**SET PROBLEM:** Please repeat all of the lines that follow, exactly as written.

**MATERIAL:**

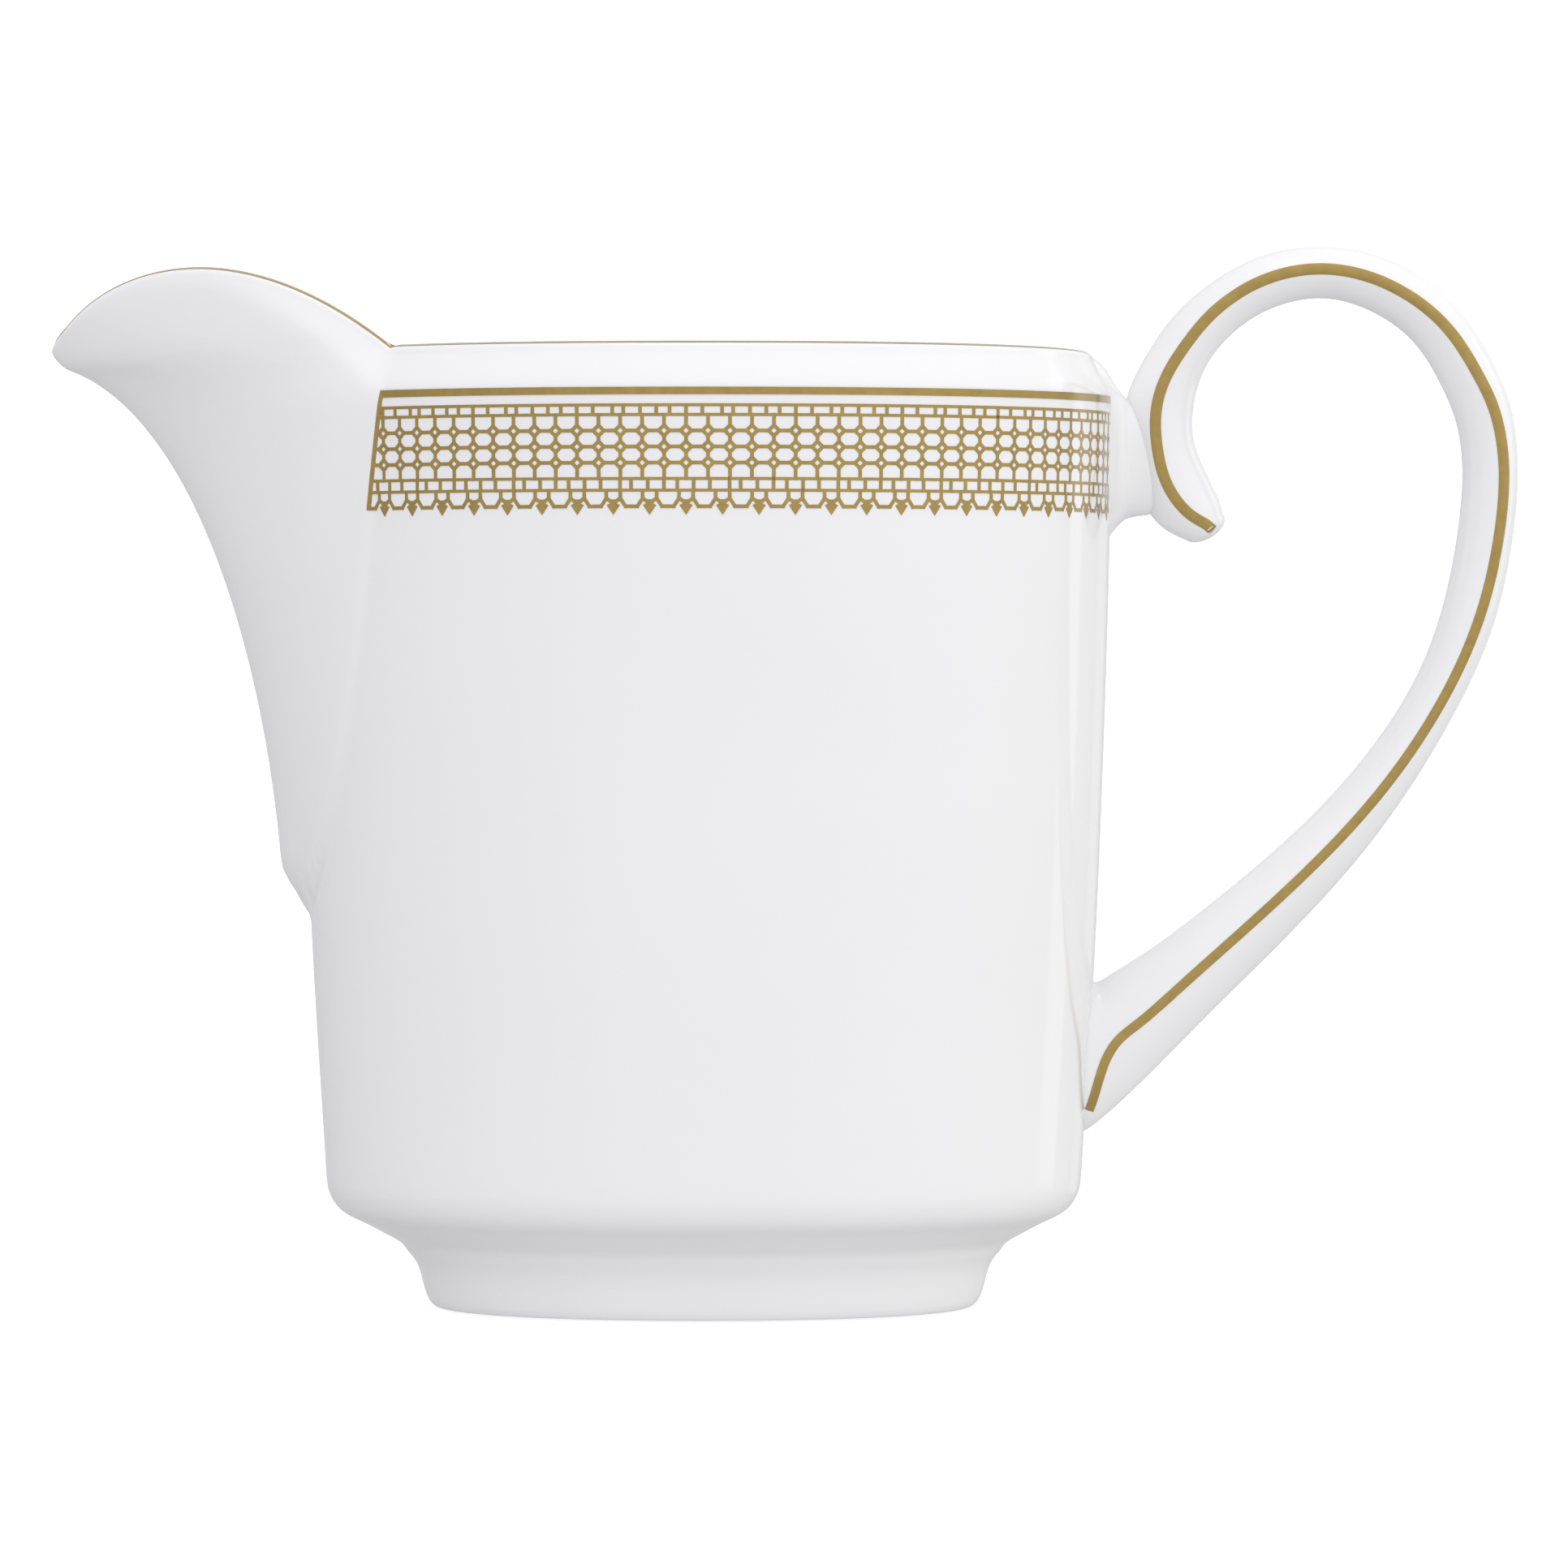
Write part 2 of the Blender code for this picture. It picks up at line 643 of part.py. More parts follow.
def make_lace_band(side):
    """Half of the gold lace: a film on the pot's wall, from the spout's seam to the handle."""
    name = f"lace_band_{side}"
    film_out = FILM_GAP + FILM_THICKNESS
    top = oval_half_length(BAND_TOP)
    bottom = oval_half_length(BAND_BOTTOM)
    profile = [(top + FILM_GAP, BAND_TOP), (top + film_out, BAND_TOP)]
    profile += [(bottom + film_out, BAND_BOTTOM), (bottom + FILM_GAP, BAND_BOTTOM)]
    band = add_object(name, turned_mesh(name, profile, True), JUG, GOLD)
    slope = (BAND_START_BOTTOM_REACH - BAND_START_TOP_REACH) / (BAND_TOP - BAND_BOTTOM)
    high_reach = BAND_START_TOP_REACH - slope
    low_reach = BAND_START_BOTTOM_REACH + slope
    outline = [(-high_reach, BAND_TOP + 1), (BIG, BAND_TOP + 1), (BIG, BAND_BOTTOM - 1)]
    outline.append((-low_reach, BAND_BOTTOM - 1))
    low, high = (-BIG, -BAND_END_DEPTH) if side == "near" else (BAND_END_DEPTH, BIG)
    combine(band, prism(f"{name} window", outline, low, high), "INTERSECT")
    return band


clear_scene()
JUG = new_collection("cream_jug")
CUTTERS = new_collection("cutters")
PORCELAIN = new_material("white porcelain", (0.86, 0.86, 0.87), 0.08, 0.0)
GOLD = new_material("burnished gold", (0.46, 0.34, 0.09), 0.25, 1.0)

AXIS = bpy.data.objects.new("jug_axis", None)
AXIS.location = (AXIS_SHIFT * MM, 0.0, 0.0)
JUG.objects.link(AXIS)

CHANNEL_TOP = max(point[1] for point in LIP) + 2 * SPOUT_TOP_MARGIN
CHANNEL_FORM = spout_form("spout channel", WALL_THICKNESS, MOUTH_BOTTOM, CHANNEL_TOP)
SPOUT_CHANNEL = as_guide(add_object("spout channel", CHANNEL_FORM, CUTTERS))

make_pot()
make_spout()
make_foot_ring()
make_handle()
make_upper_handle_joint()
make_lower_handle_joint()
make_rim_gilding()
make_lip_gilding()
for flank in ("near", "far"):
    make_lace_band(flank)
    make_handle_line(flank)
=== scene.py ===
"""A white porcelain cream jug with a gold lace band, gold edges and a gilded line on its handle."""
import math

import bpy
import numpy as np
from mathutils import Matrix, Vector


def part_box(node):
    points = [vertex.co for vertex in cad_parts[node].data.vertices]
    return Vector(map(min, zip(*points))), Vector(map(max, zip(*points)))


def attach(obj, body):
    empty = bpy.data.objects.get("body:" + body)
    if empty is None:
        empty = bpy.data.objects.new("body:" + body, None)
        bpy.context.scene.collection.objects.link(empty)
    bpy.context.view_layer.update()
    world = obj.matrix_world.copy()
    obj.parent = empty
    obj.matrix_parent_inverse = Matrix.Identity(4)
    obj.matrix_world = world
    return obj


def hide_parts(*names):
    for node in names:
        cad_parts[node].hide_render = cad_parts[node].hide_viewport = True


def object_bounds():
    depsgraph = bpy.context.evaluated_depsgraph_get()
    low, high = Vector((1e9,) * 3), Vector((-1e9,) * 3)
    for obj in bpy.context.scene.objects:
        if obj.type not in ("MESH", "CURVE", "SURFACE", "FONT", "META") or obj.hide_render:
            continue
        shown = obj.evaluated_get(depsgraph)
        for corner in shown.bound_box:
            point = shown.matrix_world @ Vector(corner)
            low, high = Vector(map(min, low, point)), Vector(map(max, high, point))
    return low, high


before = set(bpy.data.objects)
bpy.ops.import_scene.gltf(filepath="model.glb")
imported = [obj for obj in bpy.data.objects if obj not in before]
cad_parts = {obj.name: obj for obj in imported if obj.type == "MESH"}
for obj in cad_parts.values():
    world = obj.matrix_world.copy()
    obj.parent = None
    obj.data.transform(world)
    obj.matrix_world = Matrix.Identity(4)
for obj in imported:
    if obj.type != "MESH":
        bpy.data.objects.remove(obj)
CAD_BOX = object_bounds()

bl_info = {
    "name": "Porcelain cream jug",
    "version": (1, 0, 0),
    "blender": (4, 5, 0),
    "location": "3D View > Sidebar > Jug",
    "description": "Makes a white porcelain cream jug with gold lace from its packed solids",
    "category": "Object",
}

# Shapes are worked out in millimetres from the pot's own upright axis and the table, with the
# first coordinate running out to the handle and away from the spout.
MM = 0.001
FOOT_LOW, FOOT_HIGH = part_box("foot_ring")
POT_LOW, POT_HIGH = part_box("pot")
SPOUT_LOW, SPOUT_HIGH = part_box("spout")
HANDLE_LOW, HANDLE_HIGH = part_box("handle")
BAND_LOW, BAND_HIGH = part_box("lace_band_near")
AXIS_X = (FOOT_LOW.x + FOOT_HIGH.x) / 2
RIM_HEIGHT = POT_HIGH.z / MM
FOOT_HALF_LENGTH = (FOOT_HIGH.x - FOOT_LOW.x) / 2 / MM
SPOUT_REACH = (AXIS_X - SPOUT_LOW.x) / MM
HANDLE_REACH = (HANDLE_HIGH.x - AXIS_X) / MM
HANDLE_TOP = HANDLE_HIGH.z / MM
BAND_TOP = BAND_HIGH.z / MM
BAND_BOTTOM = BAND_LOW.z / MM

# The pot is a rounded oval seen from above.
OVAL_RATIO = 0.78
OVAL_EXPONENT = 2.2
BODY_COLUMNS = 440
SPOUT_CROWDING = 0.4

# Half length and height along the foot and the shoulder, from the table upwards.
FOOT_PROFILE = (
    (25.2, 0.0), (26.0, 0.1), (26.5, 0.55), (26.8, 1.1), (27.1, 2.0), (27.5, 3.5), (27.9, 4.4),
    (28.6, 5.3), (29.45, 6.3), (31.0, 7.2), (32.9, 8.2), (34.7, 9.1), (35.7, 10.05),
    (36.3, 11.3), (36.5, 12.6),
)
WALL_PROFILE = ((36.5, 12.6), (37.9, 36.0), (38.9, 62.0), (39.5, 88.0), (39.6, 104.0))
RECESS_PROFILE = ((0.0, 5.3), (14.0, 5.3), (20.0, 5.1), (21.6, 4.2), (21.9, 2.0), (22.2, 0.6), (23.2, 0.0))
FLOOR_HEIGHT = 7.7
INNER_CORNER = 7.0

# Reach and height of the spout's keel and of its lip, from the pot out to the tip.
KEEL = ((40.8, 41.6), (42.5, 64.1), (49.8, 86.2), (61.3, 90.35))
KEEL_TIP = ((61.3, 90.35), (62.4, 90.8), (63.1, 91.9), (63.45, 93.0))
KEEL_BEYOND = ((63.45, 93.0), (64.6, 95.2), (66.4, 98.0), (67.2, 104.0))
FLANK_BEYOND = ((61.3, 90.35), (65.2, 91.8), (67.2, 95.5), (68.0, 104.0))
TIP_POWER = 7
LIP = ((29.4, 92.2), (43.6, 103.5), (56.7, 100.7), (63.2, 92.9))
SPOUT_FOOT = 37.0
SPOUT_STEP = 43.0
SEAM_TOP = 93.0
SEAM_HALF_WIDTH = 21.5
SEAM_TAPER = 4.5
SEAM_CLOSING = 6.0
SEAM_CLOSING_START = 86.0
BEAK_TAPER = 0.4
BEAK_ROUND = 0.5
BEAK_POINTED = 0.75
SEAM_BLEND = 1.6
SEAM_BEHIND = -0.4
SEAM_FADE = 14.0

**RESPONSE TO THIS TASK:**
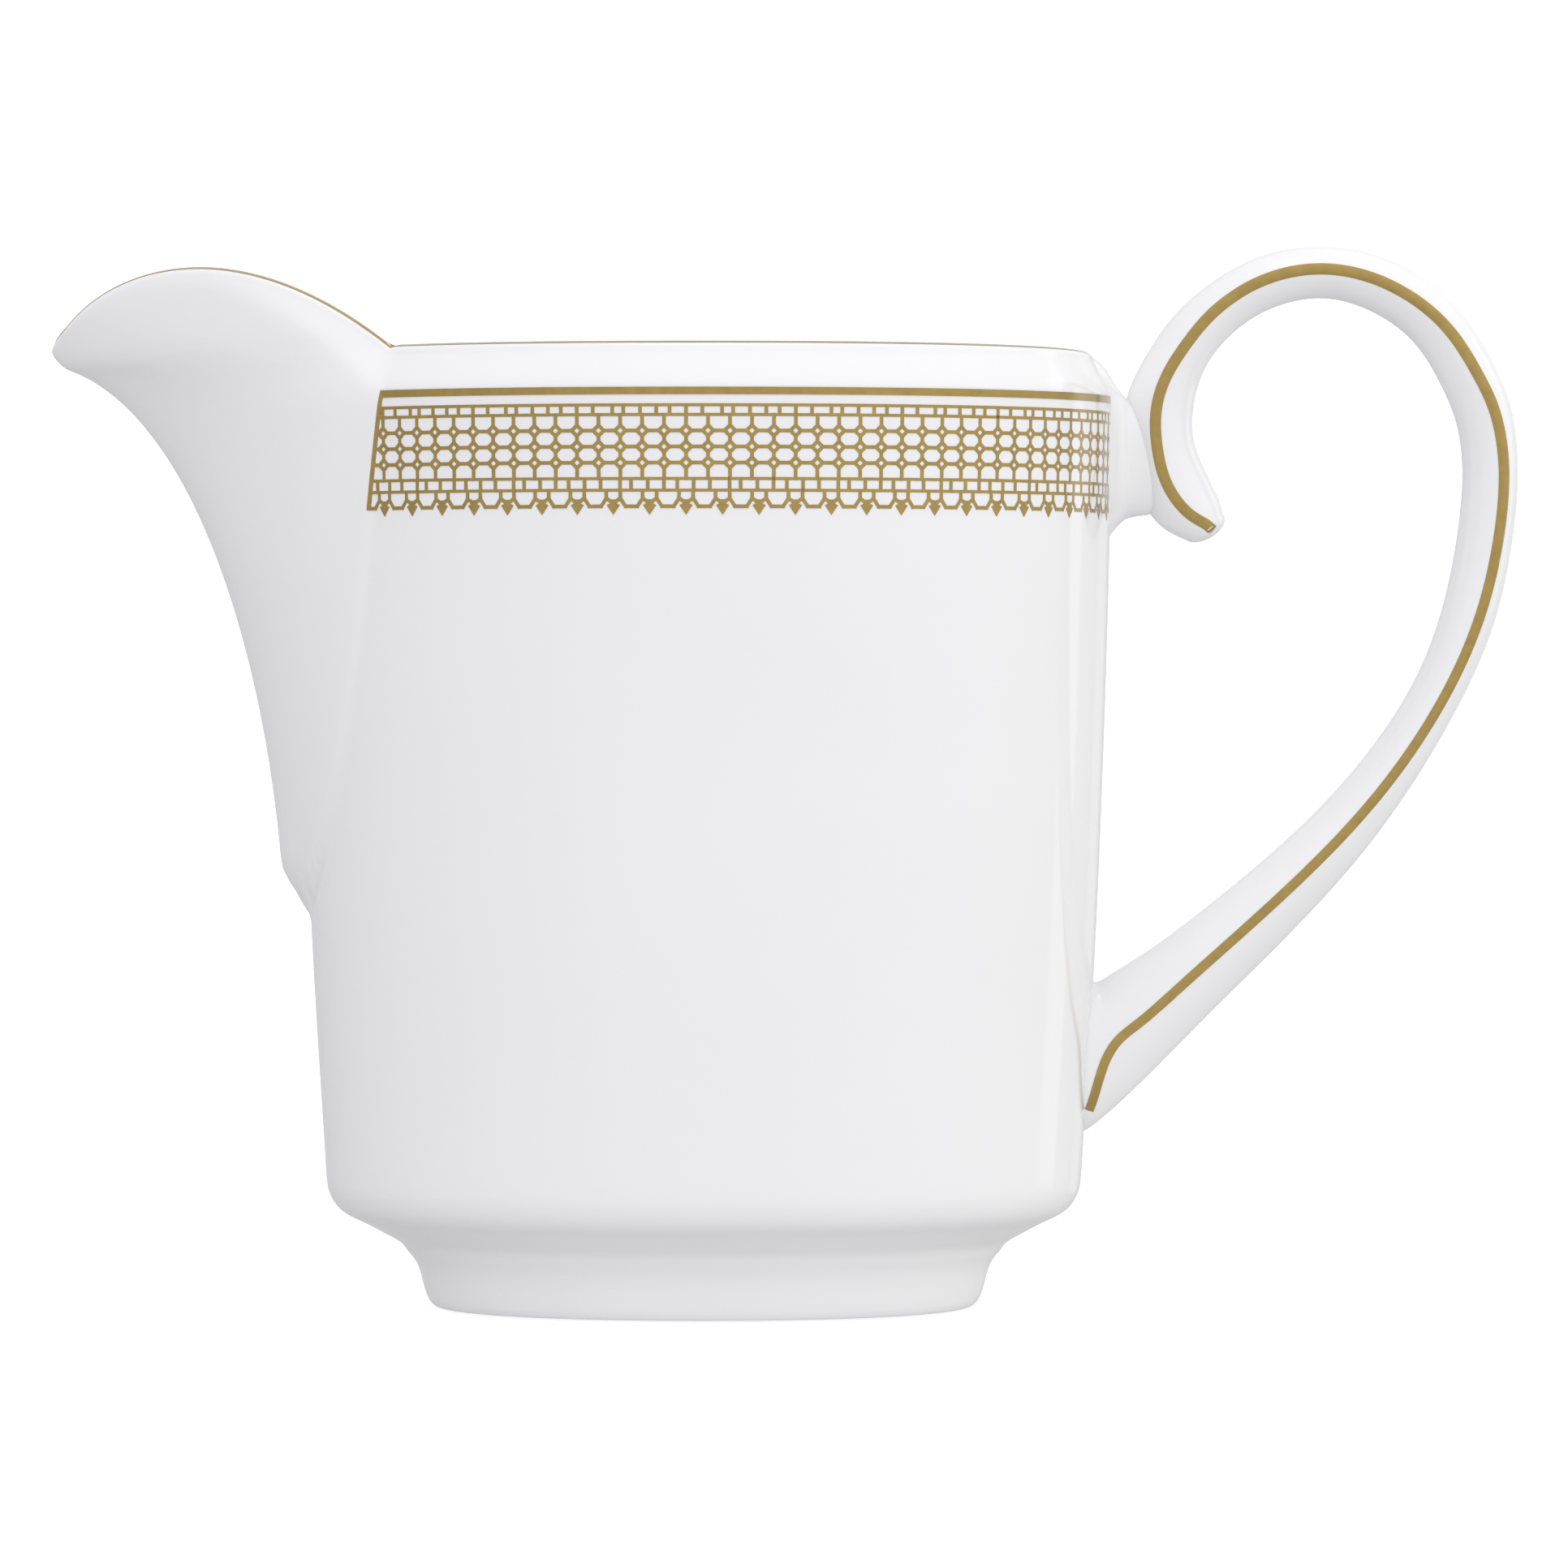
Write part 2 of the Blender code for this picture. It picks up at line 643 of part.py. More parts follow.
def make_lace_band(side):
    """Half of the gold lace: a film on the pot's wall, from the spout's seam to the handle."""
    name = f"lace_band_{side}"
    film_out = FILM_GAP + FILM_THICKNESS
    top = oval_half_length(BAND_TOP)
    bottom = oval_half_length(BAND_BOTTOM)
    profile = [(top + FILM_GAP, BAND_TOP), (top + film_out, BAND_TOP)]
    profile += [(bottom + film_out, BAND_BOTTOM), (bottom + FILM_GAP, BAND_BOTTOM)]
    band = add_object(name, turned_mesh(name, profile, True), JUG, GOLD)
    slope = (BAND_START_BOTTOM_REACH - BAND_START_TOP_REACH) / (BAND_TOP - BAND_BOTTOM)
    high_reach = BAND_START_TOP_REACH - slope
    low_reach = BAND_START_BOTTOM_REACH + slope
    outline = [(-high_reach, BAND_TOP + 1), (BIG, BAND_TOP + 1), (BIG, BAND_BOTTOM - 1)]
    outline.append((-low_reach, BAND_BOTTOM - 1))
    low, high = (-BIG, -BAND_END_DEPTH) if side == "near" else (BAND_END_DEPTH, BIG)
    combine(band, prism(f"{name} window", outline, low, high), "INTERSECT")
    return band


clear_scene()
JUG = new_collection("cream_jug")
CUTTERS = new_collection("cutters")
PORCELAIN = new_material("white porcelain", (0.86, 0.86, 0.87), 0.08, 0.0)
GOLD = new_material("burnished gold", (0.46, 0.34, 0.09), 0.25, 1.0)

AXIS = bpy.data.objects.new("jug_axis", None)
AXIS.location = (AXIS_SHIFT * MM, 0.0, 0.0)
JUG.objects.link(AXIS)

CHANNEL_TOP = max(point[1] for point in LIP) + 2 * SPOUT_TOP_MARGIN
CHANNEL_FORM = spout_form("spout channel", WALL_THICKNESS, MOUTH_BOTTOM, CHANNEL_TOP)
SPOUT_CHANNEL = as_guide(add_object("spout channel", CHANNEL_FORM, CUTTERS))

make_pot()
make_spout()
make_foot_ring()
make_handle()
make_upper_handle_joint()
make_lower_handle_joint()
make_rim_gilding()
make_lip_gilding()
for flank in ("near", "far"):
    make_lace_band(flank)
    make_handle_line(flank)
=== scene.py ===
"""A white porcelain cream jug with a gold lace band, gold edges and a gilded line on its handle."""
import math

import bpy
import numpy as np
from mathutils import Matrix, Vector


def part_box(node):
    points = [vertex.co for vertex in cad_parts[node].data.vertices]
    return Vector(map(min, zip(*points))), Vector(map(max, zip(*points)))


def attach(obj, body):
    empty = bpy.data.objects.get("body:" + body)
    if empty is None:
        empty = bpy.data.objects.new("body:" + body, None)
        bpy.context.scene.collection.objects.link(empty)
    bpy.context.view_layer.update()
    world = obj.matrix_world.copy()
    obj.parent = empty
    obj.matrix_parent_inverse = Matrix.Identity(4)
    obj.matrix_world = world
    return obj


def hide_parts(*names):
    for node in names:
        cad_parts[node].hide_render = cad_parts[node].hide_viewport = True


def object_bounds():
    depsgraph = bpy.context.evaluated_depsgraph_get()
    low, high = Vector((1e9,) * 3), Vector((-1e9,) * 3)
    for obj in bpy.context.scene.objects:
        if obj.type not in ("MESH", "CURVE", "SURFACE", "FONT", "META") or obj.hide_render:
            continue
        shown = obj.evaluated_get(depsgraph)
        for corner in shown.bound_box:
            point = shown.matrix_world @ Vector(corner)
            low, high = Vector(map(min, low, point)), Vector(map(max, high, point))
    return low, high


before = set(bpy.data.objects)
bpy.ops.import_scene.gltf(filepath="model.glb")
imported = [obj for obj in bpy.data.objects if obj not in before]
cad_parts = {obj.name: obj for obj in imported if obj.type == "MESH"}
for obj in cad_parts.values():
    world = obj.matrix_world.copy()
    obj.parent = None
    obj.data.transform(world)
    obj.matrix_world = Matrix.Identity(4)
for obj in imported:
    if obj.type != "MESH":
        bpy.data.objects.remove(obj)
CAD_BOX = object_bounds()

bl_info = {
    "name": "Porcelain cream jug",
    "version": (1, 0, 0),
    "blender": (4, 5, 0),
    "location": "3D View > Sidebar > Jug",
    "description": "Makes a white porcelain cream jug with gold lace from its packed solids",
    "category": "Object",
}

# Shapes are worked out in millimetres from the pot's own upright axis and the table, with the
# first coordinate running out to the handle and away from the spout.
MM = 0.001
FOOT_LOW, FOOT_HIGH = part_box("foot_ring")
POT_LOW, POT_HIGH = part_box("pot")
SPOUT_LOW, SPOUT_HIGH = part_box("spout")
HANDLE_LOW, HANDLE_HIGH = part_box("handle")
BAND_LOW, BAND_HIGH = part_box("lace_band_near")
AXIS_X = (FOOT_LOW.x + FOOT_HIGH.x) / 2
RIM_HEIGHT = POT_HIGH.z / MM
FOOT_HALF_LENGTH = (FOOT_HIGH.x - FOOT_LOW.x) / 2 / MM
SPOUT_REACH = (AXIS_X - SPOUT_LOW.x) / MM
HANDLE_REACH = (HANDLE_HIGH.x - AXIS_X) / MM
HANDLE_TOP = HANDLE_HIGH.z / MM
BAND_TOP = BAND_HIGH.z / MM
BAND_BOTTOM = BAND_LOW.z / MM

# The pot is a rounded oval seen from above.
OVAL_RATIO = 0.78
OVAL_EXPONENT = 2.2
BODY_COLUMNS = 440
SPOUT_CROWDING = 0.4

# Half length and height along the foot and the shoulder, from the table upwards.
FOOT_PROFILE = (
    (25.2, 0.0), (26.0, 0.1), (26.5, 0.55), (26.8, 1.1), (27.1, 2.0), (27.5, 3.5), (27.9, 4.4),
    (28.6, 5.3), (29.45, 6.3), (31.0, 7.2), (32.9, 8.2), (34.7, 9.1), (35.7, 10.05),
    (36.3, 11.3), (36.5, 12.6),
)
WALL_PROFILE = ((36.5, 12.6), (37.9, 36.0), (38.9, 62.0), (39.5, 88.0), (39.6, 104.0))
RECESS_PROFILE = ((0.0, 5.3), (14.0, 5.3), (20.0, 5.1), (21.6, 4.2), (21.9, 2.0), (22.2, 0.6), (23.2, 0.0))
FLOOR_HEIGHT = 7.7
INNER_CORNER = 7.0

# Reach and height of the spout's keel and of its lip, from the pot out to the tip.
KEEL = ((40.8, 41.6), (42.5, 64.1), (49.8, 86.2), (61.3, 90.35))
KEEL_TIP = ((61.3, 90.35), (62.4, 90.8), (63.1, 91.9), (63.45, 93.0))
KEEL_BEYOND = ((63.45, 93.0), (64.6, 95.2), (66.4, 98.0), (67.2, 104.0))
FLANK_BEYOND = ((61.3, 90.35), (65.2, 91.8), (67.2, 95.5), (68.0, 104.0))
TIP_POWER = 7
LIP = ((29.4, 92.2), (43.6, 103.5), (56.7, 100.7), (63.2, 92.9))
SPOUT_FOOT = 37.0
SPOUT_STEP = 43.0
SEAM_TOP = 93.0
SEAM_HALF_WIDTH = 21.5
SEAM_TAPER = 4.5
SEAM_CLOSING = 6.0
SEAM_CLOSING_START = 86.0
BEAK_TAPER = 0.4
BEAK_ROUND = 0.5
BEAK_POINTED = 0.75
SEAM_BLEND = 1.6
SEAM_BEHIND = -0.4
SEAM_FADE = 14.0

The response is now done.